In the telecommunications industry today, how to install the fiber optics that each optical engineer must learn in their work. Don’t froget, when you install the fiber optics, you must testing your fiber optic system. Optical-fiber testing is one of the final and most important procedures in installing optical networks.

How to install the fiber optic cable?

Fiber optic cable may be installed indoors or outdoors using several different installation processes. Outdoor cable may be direct buried, pulled or blown into conduit or innerduct, or installed aerially between poles. Indoor cables can be installed in raceways, cable trays,placed in hangers, pulled into conduit or innerduct or blown though special ducts with compressed gas. The installation process will depend on the nature of the installation and the type of cable being used. Installation methods for both wire and optical fiber communications cables are similar. Fiber cable is designed to be pulled with much greater force than copper wire if pulled correctly, but excess stress may harm the fibers, potentially causing eventual failure.

The install fiber optic cable tips:

a) Follow the cable manufacturer’s recommendations.
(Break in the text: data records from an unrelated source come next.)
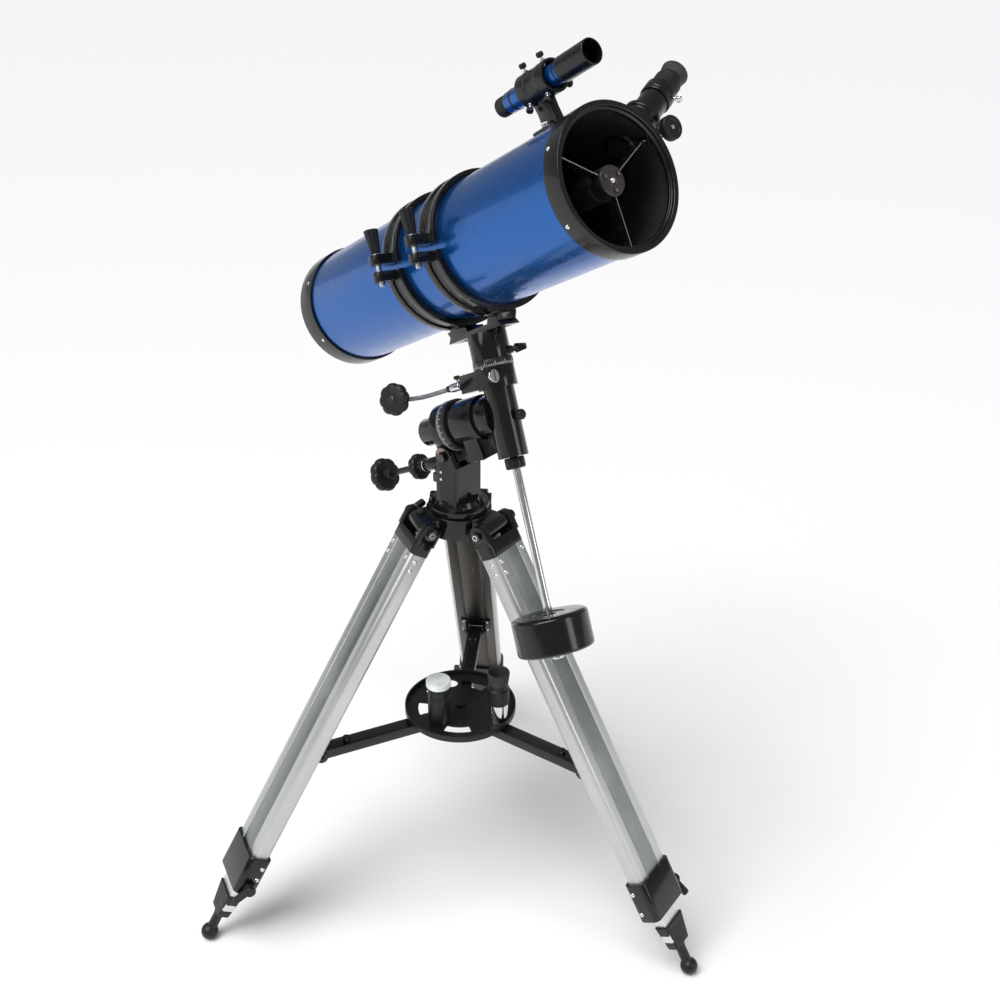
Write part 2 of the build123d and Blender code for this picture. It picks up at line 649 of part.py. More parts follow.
def spider():
    """Hub on three thin vanes, with its adjusting screws and the secondary mirror's stalk."""
    hub = fillet(rod(19.5, HUB_Z - 16, HUB_Z).edges().sort_by(Axis.Z)[-1], 1.5)
    for k in range(3):
        hub += Rot(0, 0, VANE_ANGLE + 120 * k) * block(15, TUBE_R - TUBE_WALL - 0.1, -0.7, 0.7, HUB_Z - 20, HUB_Z - 1)
        hub += Rot(0, 0, VANE_ANGLE + 120 * k) * Pos(12.5, 0, 0) * rod(2.2, HUB_Z - 1, HUB_Z + 2)
    hub += rod(3.5, HUB_Z - 1, HUB_Z + 2)
    hub -= rod(4 + FIT, HUB_Z - 20, HUB_Z - 6)
    return hub


def secondary_mirror():
    """Flat elliptical mirror on a slanted cylinder, facing the focuser."""
    stalk = rod(4, FOCUSER_Z + 20, HUB_Z - 7)
    holder = rod(20, FOCUSER_Z - 21, FOCUSER_Z + 28)
    cut = Pos(0, 0, FOCUSER_Z) * Rot(0, -45, 0) * block(-200, 200, -200, 200, -400, 0)
    holder = holder - cut
    return Rot(0, 0, FOCUSER_ANGLE) * (stalk + holder)


FOCUSER_BORE = 19.4
PINION_X = 140.0         # from the tube axis
PINION_Y = -26.0         # beside the drawtube's axis


def focuser_base():
    """Saddle on the tube, the body that guides the drawtube, and the pinion's bearing."""
    foot = block(86, 98, -26, 26, -27, 27) - Pos(0, 0, -200) * rod(TUBE_R + 0.05, 0, 400)
    body = along_x(taper(25, 23, 93, 147)) + along_x(rod(26, 146, 153))
    shape = foot + body
    shape += block(124, 152, -34, 0, -12, 12)
    shape -= along_x(rod(FOCUSER_BORE, 60, 200))
    shape -= Pos(PINION_X, PINION_Y, 0) * rod(3.5 + FIT, -30, 30)
    return shape


def focuser_drawtube():
    """Sliding tube with the eyepiece holder and its two clamp screws."""
    tube = along_x(rod(FOCUSER_BORE - FIT, 84, 186)) + along_x(rod(21.5, 186, 206))
    tube -= along_x(rod(15.9 + FIT, 70, 210))
    for angle in (35, 155):
        screw = rod(1.8, 19, 30) + rod(4.6, 27, 33)
        tube += Pos(196, 0, 0) * Rot(angle, 0, 0) * screw
    return tube


def focuser_knobs():
    """Pinion shaft with a wheel at each end."""
    shaft = rod(3.5, -34, 34)
    wheels = lobed_knob(16, 12, 31, 44) + lobed_knob(16, 12, -44, -31)
    return Pos(PINION_X, PINION_Y, 0) * (shaft + wheels)


def eyepiece():
    shape = rod(15.9, 182, 206.3) + rod(18.5, 206.3, 227) + rod(16.5, 227, 236) + taper(16.5, 19, 236, 248)
    shape -= taper(10, 15.5, 238, 249)
    shape -= rod(12.5, 180, 202)
    return along_x(shape)


FINDER_R = 14.0


def finder_tube():
    """Finder scope: dew shield, tube and eyepiece end on one axis."""
    shape = rod(FINDER_R, FINDER_REAR + 20, FINDER_FRONT - 40)
    shape += rod(16.2, FINDER_FRONT - 56, FINDER_FRONT)
    shape += rod(11.5, FINDER_REAR + 10, FINDER_REAR + 30) + rod(13, FINDER_REAR, FINDER_REAR + 16)
    shape -= rod(14.6, FINDER_FRONT - 34, FINDER_FRONT + 1)
    shape -= rod(5, FINDER_REAR - 1, FINDER_REAR + 6)
    return Pos(FINDER_OFFSET, 0, 0) * shape


BRACKET_Z0 = 221.0
BRACKET_Z1 = 277.0


def finder_bracket():
    """Ring around the finder with six aiming screws, a stem and a foot on the tube."""
    ring = Pos(FINDER_OFFSET, 0, 0) * pipe(21.5, 18, BRACKET_Z0, BRACKET_Z1)
    outline = Polyline((91.5, 235), (FINDER_OFFSET - 19, 229), (FINDER_OFFSET - 19, 259), (91.5, 265), close=True)
    stem = Pos(0, -7, 0) * extrude(Plane.XZ * make_face(outline), 14, dir=(0, 1, 0))
    foot = block(86, 94, -13, 13, 229, 271) - rod(TUBE_R + 0.05, 0, 400)
    bracket = ring + stem + foot
    for z in (BRACKET_Z0 + 10, BRACKET_Z1 - 10):
        for angle in (10, 150, -110):
            screw = rod(1.8, FINDER_R + 1.0, 30) + rod(4.6, 27, 33)
            bracket += Pos(FINDER_OFFSET, 0, z) * Rot(0, 0, angle) * along_x(screw)
    for y in (-17, 17):
        nut = rod(2, 88, 99) + rod(4.6, 94, 101)
        nut = Pos(0, y, 250) * along_x(nut) - rod(TUBE_R + 0.05, 0, 400)
        bracket += nut
    bracket += block(91, 95, -21, 21, 244, 256) - rod(TUBE_R + 0.05, 0, 400)
    return bracket


# ---- assembly ----
HERE = Location()

add("tripod_head", HERE, tripod_head())
for name, azimuth in LEG_AZIMUTHS.items():
    frame = leg_frame(azimuth)
    add(f"leg_{name}_hinge_bolt", Rot(0, 0, azimuth) * Pos(PIN_R, 0, PIN_Z), hinge_bolt(-1 if name == "left" else 1))
    add(f"leg_{name}_channel", frame, leg_channel())
    add(f"leg_{name}_castings", frame, *leg_castings())
    add(f"leg_{name}_extension", frame, leg_extension())
    floor = block(-2000, 2000, -2000, 2000, -200, 0)
    foot = leg_foot().moved(frame) - floor
    add(f"leg_{name}_foot", HERE, foot)
    add(f"leg_{name}_clamp_screw", frame, clamp_screw())
    add(f"spreader_arm_{name}", HERE, spreader_arm(azimuth)[0])
add("accessory_tray", HERE, accessory_tray())
add("spare_eyepiece", HERE, spare_eyepiece())
add("barlow_lens", HERE, barlow_lens())

base = azimuth_base()
add("azimuth_base", HERE, base.moved(BASE) + screw_boss().moved(RA))
add("mount_bolts", BASE, *mount_bolts())
add("latitude_screw", RA, latitude_screw())
add("latitude_lock_knob", RA, latitude_lock_knob())
add("ra_housing", RA, ra_housing())
add("ra_worm", RA, ra_worm())
add("ra_setting_circle", RA, ra_setting_circle())
add("dec_housing", DEC_BODY, *dec_housing())
add("dec_head", DEC_HEAD, dec_head())
add("dec_setting_circle", DEC_HEAD, dec_setting_circle())
add("dec_lock_lever", DEC_HEAD, dec_lock_lever())
add("ra_lock_knob", DEC_BODY, ra_lock_knob())
add("dec_worm", DEC_BODY, dec_worm())
add("dec_cable", DEC_BODY, dec_cable())
add("dec_knob", DEC_BODY * cable_end(), dec_knob())
add("counterweight_shaft", DEC_BODY, counterweight_shaft())
add("counterweight", DEC_BODY, counterweight())

add("saddle_plate", OTA, saddle_plate())
add("ring_lower_halves", OTA, ring_lower(RING_CENTRES["rear"]), ring_lower(RING_CENTRES["front"]))
for name, z in RING_CENTRES.items():
    add(f"ring_upper_{name}", OTA, ring_upper(z))
    add(f"ring_knob_{name}", OTA, ring_knob(z))
add("main_tube", OTA, main_tube())
add("front_ring", OTA, front_ring())
add("rear_cell", OTA, rear_cell())
add("primary_mirror", OTA, mirror_glass(), mirror_support())
add("spider", OTA, spider())
add("secondary_mirror", OTA, secondary_mirror())
FOCUSER = about_tube(FOCUSER_ANGLE, FOCUSER_Z)
add("focuser_base", FOCUSER, focuser_base())
add("focuser_drawtube", FOCUSER, focuser_drawtube())
add("focuser_knobs", FOCUSER, focuser_knobs())
add("eyepiece", FOCUSER, eyepiece())
FINDER = about_tube(FINDER_ANGLE, 0)
add("finder_tube", FINDER, finder_tube())
add("finder_bracket", FINDER, finder_bracket())

for node, solids in NODES.items():
    shape = solids[0] if len(solids) == 1 else Compound(solids)
    export_step(shape, f"parts/{node}.step")
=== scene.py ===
import math

import bpy
from mathutils import Matrix, Vector


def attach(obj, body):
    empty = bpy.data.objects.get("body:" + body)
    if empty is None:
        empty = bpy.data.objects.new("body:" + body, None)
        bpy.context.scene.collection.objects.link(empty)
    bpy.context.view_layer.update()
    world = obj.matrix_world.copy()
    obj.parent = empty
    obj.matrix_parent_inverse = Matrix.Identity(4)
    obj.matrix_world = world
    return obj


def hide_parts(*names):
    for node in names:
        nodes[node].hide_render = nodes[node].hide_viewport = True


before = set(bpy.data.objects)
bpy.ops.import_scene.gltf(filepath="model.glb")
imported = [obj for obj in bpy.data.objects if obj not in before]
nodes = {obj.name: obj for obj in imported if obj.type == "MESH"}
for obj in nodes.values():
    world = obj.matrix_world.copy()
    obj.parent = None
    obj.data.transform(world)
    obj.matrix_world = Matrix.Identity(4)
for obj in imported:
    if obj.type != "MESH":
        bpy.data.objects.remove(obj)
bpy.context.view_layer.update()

# ---------------------------------------------------------------- sizes in millimetres, angles in degrees
MM = 0.001

# the pose of the mount and the distances between the centres of its axes
LATITUDE, AZIMUTH, HOUR_ANGLE, DECLINATION = 26.8, -34.3, 10.84, 10.52
CENTRE_Z, RA_TO_DEC, DEC_TO_TUBE = 841.7, 96.3, 232.9

# the tube, its end rings and what sits on it
TUBE_R, TUBE_INNER_R, TUBE_FRONT, TUBE_REAR = 90.0, 88.8, 335.0, -354.6
END_RING_R, END_SCREW_R, END_SCREW_START = 93.3, 92.8, 62
RING_CENTRES = {"rear": -53.0, "front": 46.5}
FOCUSER_Z, FOCUSER_ANGLE = 270.0, -52.5
PINION_Y, PINION_Z = 26, 140
FINDER_ANGLE, FINDER_OFFSET = 6.0, 146.0

# the mount's controls
WORM_Y, WORM_Z = -25.5, 51.5
CABLE_TIP, CABLE_BEFORE = Vector((-112, -88, 51.5)), Vector((-119, -65, 50))
LATITUDE_ROD_Y = -48
LOBES, LOBE_DEPTH = 8, 0.11

# the tripod: places along a leg are measured down from its hinge pin
LEG_AZIMUTHS = {"left": 210.0, "right": 330.0, "back": 90.0}
LEG_SPLAY, LEG_PIN_R, LEG_PIN_Z = 30, 61.6, 689.5
LEG_BRACKET, LEG_CLAMP = 416, 655
TRAY_FLOOR_Z = 328.75

# ---------------------------------------------------------------- frames of the mount


def direction(azimuth, elevation):
    a, b = math.radians(azimuth), math.radians(elevation)
    return Vector((math.cos(a) * math.cos(b), math.sin(a) * math.cos(b), math.sin(b)))


UP = Vector((0, 0, 1))
HORIZONTAL = direction(AZIMUTH, 0)
POLAR = direction(AZIMUTH, LATITUDE)
EAST = UP.cross(POLAR).normalized()
ABOVE = POLAR.cross(EAST)
hour = math.radians(HOUR_ANGLE)
DEC = ABOVE * math.cos(hour) + EAST * math.sin(hour)
tilt = math.radians(DECLINATION)
TUBE = POLAR * math.cos(tilt) + POLAR.cross(DEC) * math.sin(tilt)
CENTRE = Vector((0, 0, CENTRE_Z))
DEC_CENTRE = CENTRE + POLAR * RA_TO_DEC
TUBE_CENTRE = DEC_CENTRE + DEC * DEC_TO_TUBE


def placed(origin, x_dir, z_dir):
    """A matrix from a local frame in millimetres to the object's frame in metres."""
    z = z_dir.normalized()
    x = (x_dir - z * x_dir.dot(z)).normalized()
    y = z.cross(x)
    m = Matrix.Identity(4)
    for i in range(3):
        m[i][0], m[i][1], m[i][2], m[i][3] = x[i] * MM, y[i] * MM, z[i] * MM, origin[i] * MM
    return m


HERE = placed(Vector((0, 0, 0)), Vector((1, 0, 0)), UP)
BASE = placed(Vector((0, 0, 0)), HORIZONTAL, UP)
RA = placed(CENTRE, EAST, POLAR)
DECB = placed(DEC_CENTRE, POLAR, DEC)
HEAD = placed(DEC_CENTRE, TUBE, DEC)
OTA = placed(TUBE_CENTRE, DEC, TUBE)


def leg_axes(azimuth):
    """The hinge pin's place, the way the leg's outer face looks and the way up along the leg."""
    out = direction(azimuth, 0)
    splay = math.radians(LEG_SPLAY)
    up_leg = UP * math.cos(splay) - out * math.sin(splay)
    face = out * math.cos(splay) + UP * math.sin(splay)
    return out * LEG_PIN_R + UP * LEG_PIN_Z, face, up_leg


def from_tube(angle):
    """A direction square to the tube, turned about it from the declination axis."""
    a = math.radians(angle)
    return DEC * math.cos(a) + TUBE.cross(DEC) * math.sin(a)


def move(x, y, z):
    return Matrix.Translation((x, y, z))


def turn(angle, axis):
    return Matrix.Rotation(math.radians(angle), 4, axis)


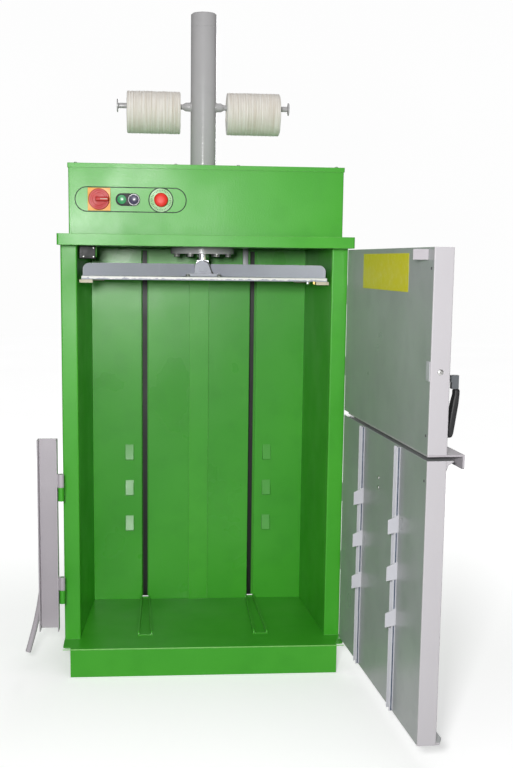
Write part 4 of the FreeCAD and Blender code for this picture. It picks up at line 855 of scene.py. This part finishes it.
@dataclass
class ControlPanel(SubAssembly):
    """Main switch, push buttons and emergency stop, with their printed outline."""

    height: float = 1.319
    outline_middle: float = -0.204
    outline_length: float = 0.295
    outline_width: float = 0.064
    line: float = 0.0027
    line_rise: float = 0.0004
    ticks: int = 36

    def ring_line(self, name: str, middle: float, length: float, width: float,
                  front: float) -> bpy.types.Object:
        """A printed line round an area with half-round ends.

        Args:
            name: the piece's name.
            middle: the area's middle, across the fascia.
            length: the area's length, or 0 for a circle.
            width: the area's height.
            front: the face that the line is printed on.

        Returns:
            The new object.
        """
        radius = width / 2
        reach = max(0.0, length / 2 - radius)
        clear_selection()
        bpy.ops.mesh.primitive_circle_add(vertices=96, radius=radius, location=(0, 0, 0))
        piece = bpy.context.object
        piece.name = name
        if reach:
            stretch_ends(piece, reach)
        start_edit(piece)
        bpy.ops.mesh.select_all(action="SELECT")
        bpy.ops.mesh.extrude_region_move(TRANSFORM_OT_translate={"value": (0, 0, self.line_rise)})
        end_edit()
        apply_modifier(piece, "SOLIDIFY", thickness=self.line, offset=0.0, use_even_offset=True)
        start_edit(piece)
        bpy.ops.mesh.select_all(action="SELECT")
        bpy.ops.mesh.normals_make_consistent(inside=False)
        end_edit()
        turn = Matrix.Rotation(math.pi / 2, 4, "X")
        return settle(piece, Matrix.Translation((middle, front, self.height)) @ turn)

    def build(self) -> None:
        """Model the parts on the fascia from the left to the right."""
        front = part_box("head_box")[0].y
        self.keep(self.ring_line("panel_outline", self.outline_middle, self.outline_length,
                                 self.outline_width, front), "frame", "pale_plastic", PRINT)
        self.main_switch()
        self.push_buttons()
        self.emergency_stop(front)

    def main_switch(self) -> None:
        """Square plate and the turning grip over it."""
        low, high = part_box("switch_plate")
        plate = slab("main_switch_plate", low, high)
        sink_face(plate, (0, -1, 0), 0.003, 0.0005)
        soften(plate, 0.0012, 3)
        self.keep(plate, "frame", "yellow_plastic", YELLOW, "switch_plate")

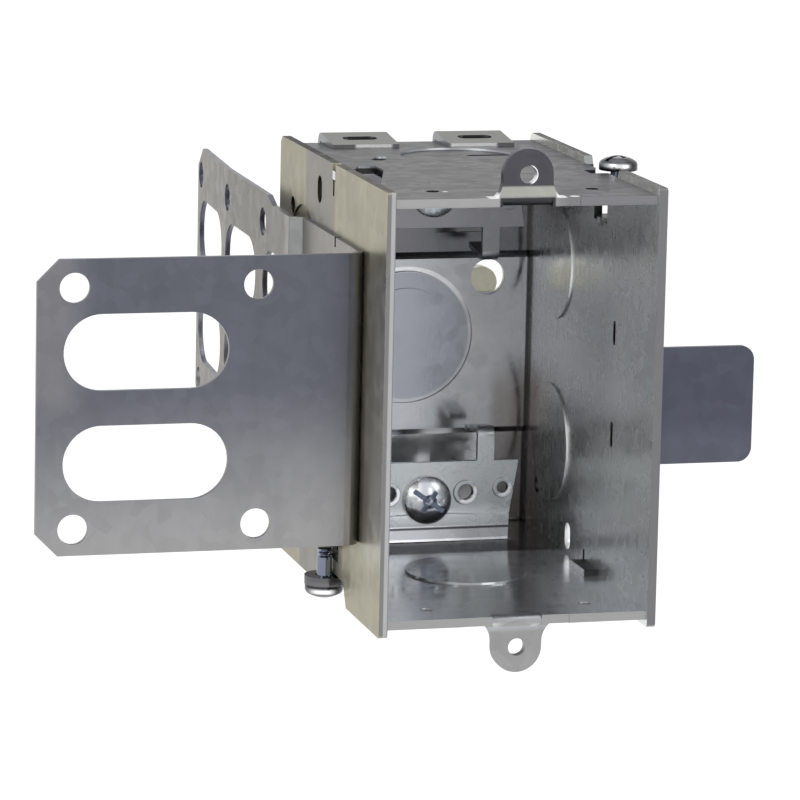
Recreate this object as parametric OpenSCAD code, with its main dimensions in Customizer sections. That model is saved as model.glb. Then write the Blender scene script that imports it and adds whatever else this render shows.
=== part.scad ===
// Gangable steel outlet box with a stud bracket, a drywall tab and two cable clamps.
// Millimetres. X runs to the right, Y runs back from the open front, Z runs up.
// The front edges of the side plates lie at Y = 0 and the box is centred on X = 0 and Z = 0.

/* [Box] */
// Outer width over both side plates
box_w = 50.4; // [46:0.1:58]
// Height of the side plates
box_h = 78; // [74:0.1:84]
// Depth from the front edges to the outer back face
box_d = 78; // [72:0.5:90]
// Sheet thickness of the body and the side plates
sheet = 1.6; // [1.2:0.1:1.8]
// Height by which the side plates stand proud of the top plate
wall_proud = 1.3; // [0.8:0.1:1.6]
// Outer radius of the folds of the body
fold_r = 2; // [1.9:0.1:3]
// Setback of the front edge of the top and bottom plates
plate_setback = 0.5; // [0.2:0.1:1]
// Height of the raised centre panel of the back wall
panel_raise = 0.9; // [0.5:0.1:1.2]
// Upper edge of the raised centre panel
panel_top = 15.3; // [14:0.1:17]
// Lower edge of the raised centre panel
panel_bottom = -17.5; // [-19:0.1:-15]
// Chamfer at the front corners of the side plates
front_chamfer = 0.4; // [0.2:0.1:1]
// Chamfer at the rear corners of the side plates
rear_chamfer = 1.2; // [0.4:0.1:2.4]

/* [Knockouts] */
// Diameter of the knockouts in the side, top and bottom plates
ko_d = 22.2; // [20:0.1:22.8]
// Diameter of the knockout in the back wall
back_ko_d = 25.4; // [22:0.1:28]
// Offset of the knockout discs from the sheet
ko_step = 0.4; // [0.2:0.1:0.6]
// Distance of the side knockout centres from the back face
side_ko_back = 18.5; // [17:0.1:22]
// Distance of the side knockout centres from the upper and lower plate edges
side_ko_edge = 21.7; // [20:0.1:25]
// Distance of the top knockout centre from the back face
top_ko_back = 22.5; // [22:0.1:28]
// Depth of the bottom knockout centre
bottom_ko_y = 35.5; // [32:0.1:40]

/* [Pry outs] */
// Width of each corner pry out
pry_w = 12.8; // [10:0.1:14]
// Centre distance of a corner pry out from the middle
pry_x = 11.2; // [9:0.1:12]
// Length of the corner pry outs along the plates
pry_len = 9.5; // [8:0.1:11]
// Length of the slots in the corner pry outs
pry_slot = 6.6; // [4:0.1:8]
// Height of the pry outs over the sheet at their free ends
pry_raise = 0.6; // [0.3:0.05:1.2]
// Height of the pry outs over the sheet at the rear corner
pry_corner_raise = 1.7; // [0.8:0.1:2]

/* [Ears] */
// Distance of the device screw centres beyond the side plates
ear_reach = 2.67; // [2:0.01:5]
// Diameter of the device screw holes
ear_hole_d = 3.1; // [2.5:0.1:4]
// Radius of the rounded ear ends
ear_r = 4.5; // [4:0.1:6]
// Setback of the ear face
ear_y = 0.65; // [0.5:0.05:1.5]
// Fillet radius at the root of each ear
ear_flare = 4; // [2:0.1:5]

/* [Ganging screws] */
// Distance of the ganging screw axes from the side plates
gang_out = 1.5; // [1.5:0.1:3]
// Depth of the ganging screw axes
gang_y = 33; // [32:0.1:36]
// Major diameter of the ganging screw thread
gang_d = 2.8; // [2.2:0.1:3]
// Diameter of the ganging screw heads
gang_head_d = 7; // [6:0.1:8]
// Smooth length of a ganging screw below its lug
gang_smooth = 3; // [1:0.1:4]
// Length by which the upper ganging screw stands out of its lug
gang_free = 1.2; // [0:0.1:2]
// Offset of the lugs from the plates towards the middle
lug_drop = 1.1; // [0:0.1:1.4]
// Radius of the lugs that carry the ganging screws
lug_r = 3.6; // [3.2:0.1:4.2]
// Distance of the threaded lug from the outer face of the body
thread_lug_in = 10; // [9:0.1:12]
// Length by which the inner lugs of the side plates reach over the body
inner_lug_in = 2.8; // [2:0.1:4]

/* [Stud bracket] */
// Sheet thickness of the stud bracket and the drywall tab
bracket_t = 1; // [0.8:0.1:1.2]
// Setback of the flange faces from the front edges
flange_setback = 12.7; // [10:0.1:16]
// Distance of the outer flange edge from the side plate
flange_reach = 58.1; // [55:0.1:64]
// Distance by which the stud bracket is lower than the side plates
bracket_less = 26.2; // [24:0.1:30]
// Height of the middle of the stud bracket
bracket_z = 0.7; // [0:0.1:1.5]
// Outer radius of the flange folds
bracket_fold_r = 3.3; // [2.6:0.1:4]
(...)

Fiber optic cable is often custom-designed for the installation and the manufacturer may have specific instructions on its installation.
b) Check the cable length to make sure the cable being pulled is long enough for the run to prevent having to splice fiber and provide special protection for the splices.
c) Try to complete the installation in one pull. Prior to any installation, assess the route carefully to determine the methods of installation and obstacles likely to be encountered.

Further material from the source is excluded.